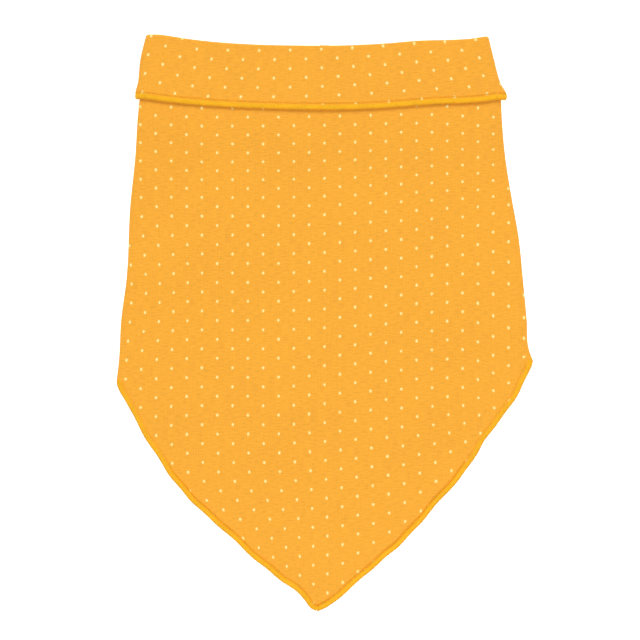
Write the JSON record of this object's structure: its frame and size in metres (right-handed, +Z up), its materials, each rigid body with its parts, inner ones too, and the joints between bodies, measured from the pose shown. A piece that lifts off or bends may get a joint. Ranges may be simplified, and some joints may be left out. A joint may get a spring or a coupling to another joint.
{
  "type": "slip-on baby bib",
  "caption": "Slip-on bandana bib of dotted cotton jersey, lying flat: a two-ply tube with a turned-down collar, a kerchief point in front and overlocked hems.",
  "frame": {"origin": "middle of the footprint of the bib as it lies flat, on the surface it lies on", "axes": "X across the bib, Y from the kerchief point up to the neck, Z up out of the front of the bib"},
  "size_m": [0.208, 0.288, 0.0068],
  "materials": {
    "dotted_jersey": "matt cotton jersey, orange-yellow with small cream dots",
    "overlock_thread": "soft twisted polyester thread, slightly more saturated yellow"
  },
  "bodies": {
    "bib_body": {"shell_front_neck": "dotted_jersey", "shell_front_chest": "dotted_jersey", "shell_front_point": "dotted_jersey", "lining_front_neck": "dotted_jersey", "lining_front_chest": "dotted_jersey", "lining_front_point": "dotted_jersey", "shell_back_neck": "dotted_jersey", "shell_back_chest": "dotted_jersey", "lining_back_neck": "dotted_jersey", "lining_back_chest": "dotted_jersey", "shell_side_left": "dotted_jersey", "shell_side_right": "dotted_jersey", "lining_side_left": "dotted_jersey", "lining_side_right": "dotted_jersey", "bottom_hem_left": "overlock_thread", "bottom_hem_right": "overlock_thread", "bottom_hem_back": "overlock_thread", "back_seam": "overlock_thread"},
    "collar_front": {"collar_front_shell": "dotted_jersey", "collar_front_lining": "dotted_jersey", "collar_front_hem": "overlock_thread"},
    "collar_back": {"collar_back_shell": "dotted_jersey", "collar_back_lining": "dotted_jersey", "collar_back_hem": "overlock_thread", "collar_back_seam": "overlock_thread"}
  },
  "joints": [
    {"name": "collar_front_turn", "type": "hinge", "parent": "bib_body", "child": "collar_front", "pos_m": [0, 0.1444, 0.00515], "axis": [-1, 0, 0], "range_deg": [0, 180]},
    {"name": "collar_back_turn", "type": "hinge", "parent": "bib_body", "child": "collar_back", "pos_m": [0, 0.1444, 0.0016], "axis": [1, 0, 0], "range_deg": [0, 180]}
  ],
  "couplings": [
    {"joint": "collar_back_turn", "follows": "collar_front_turn", "ratio": 1}
  ]
}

JOB: From the listing above, extract every line exactly as it stands.

TASK OUTPUT:
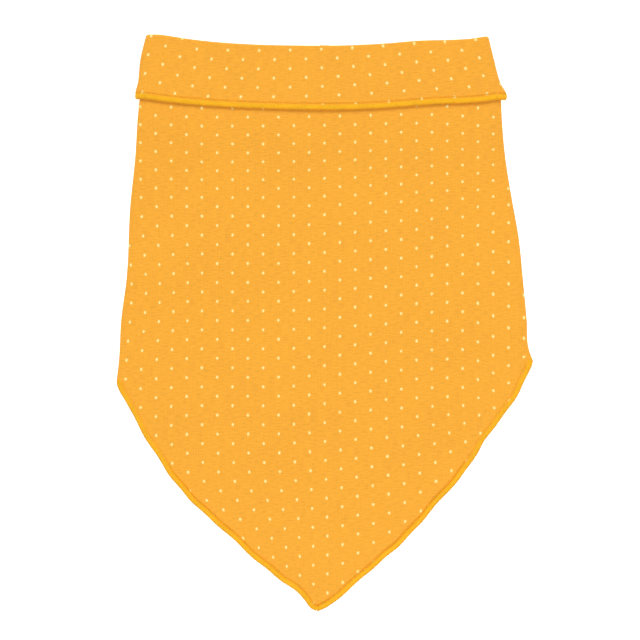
Write the JSON record of this object's structure: its frame and size in metres (right-handed, +Z up), its materials, each rigid body with its parts, inner ones too, and the joints between bodies, measured from the pose shown. A piece that lifts off or bends may get a joint. Ranges may be simplified, and some joints may be left out. A joint may get a spring or a coupling to another joint.
{
  "type": "slip-on baby bib",
  "caption": "Slip-on bandana bib of dotted cotton jersey, lying flat: a two-ply tube with a turned-down collar, a kerchief point in front and overlocked hems.",
  "frame": {"origin": "middle of the footprint of the bib as it lies flat, on the surface it lies on", "axes": "X across the bib, Y from the kerchief point up to the neck, Z up out of the front of the bib"},
  "size_m": [0.208, 0.288, 0.0068],
  "materials": {
    "dotted_jersey": "matt cotton jersey, orange-yellow with small cream dots",
    "overlock_thread": "soft twisted polyester thread, slightly more saturated yellow"
  },
  "bodies": {
    "bib_body": {"shell_front_neck": "dotted_jersey", "shell_front_chest": "dotted_jersey", "shell_front_point": "dotted_jersey", "lining_front_neck": "dotted_jersey", "lining_front_chest": "dotted_jersey", "lining_front_point": "dotted_jersey", "shell_back_neck": "dotted_jersey", "shell_back_chest": "dotted_jersey", "lining_back_neck": "dotted_jersey", "lining_back_chest": "dotted_jersey", "shell_side_left": "dotted_jersey", "shell_side_right": "dotted_jersey", "lining_side_left": "dotted_jersey", "lining_side_right": "dotted_jersey", "bottom_hem_left": "overlock_thread", "bottom_hem_right": "overlock_thread", "bottom_hem_back": "overlock_thread", "back_seam": "overlock_thread"},
    "collar_front": {"collar_front_shell": "dotted_jersey", "collar_front_lining": "dotted_jersey", "collar_front_hem": "overlock_thread"},
    "collar_back": {"collar_back_shell": "dotted_jersey", "collar_back_lining": "dotted_jersey", "collar_back_hem": "overlock_thread", "collar_back_seam": "overlock_thread"}
  },
  "joints": [
    {"name": "collar_front_turn", "type": "hinge", "parent": "bib_body", "child": "collar_front", "pos_m": [0, 0.1444, 0.00515], "axis": [-1, 0, 0], "range_deg": [0, 180]},
    {"name": "collar_back_turn", "type": "hinge", "parent": "bib_body", "child": "collar_back", "pos_m": [0, 0.1444, 0.0016], "axis": [1, 0, 0], "range_deg": [0, 180]}
  ],
  "couplings": [
    {"joint": "collar_back_turn", "follows": "collar_front_turn", "ratio": 1}
  ]
}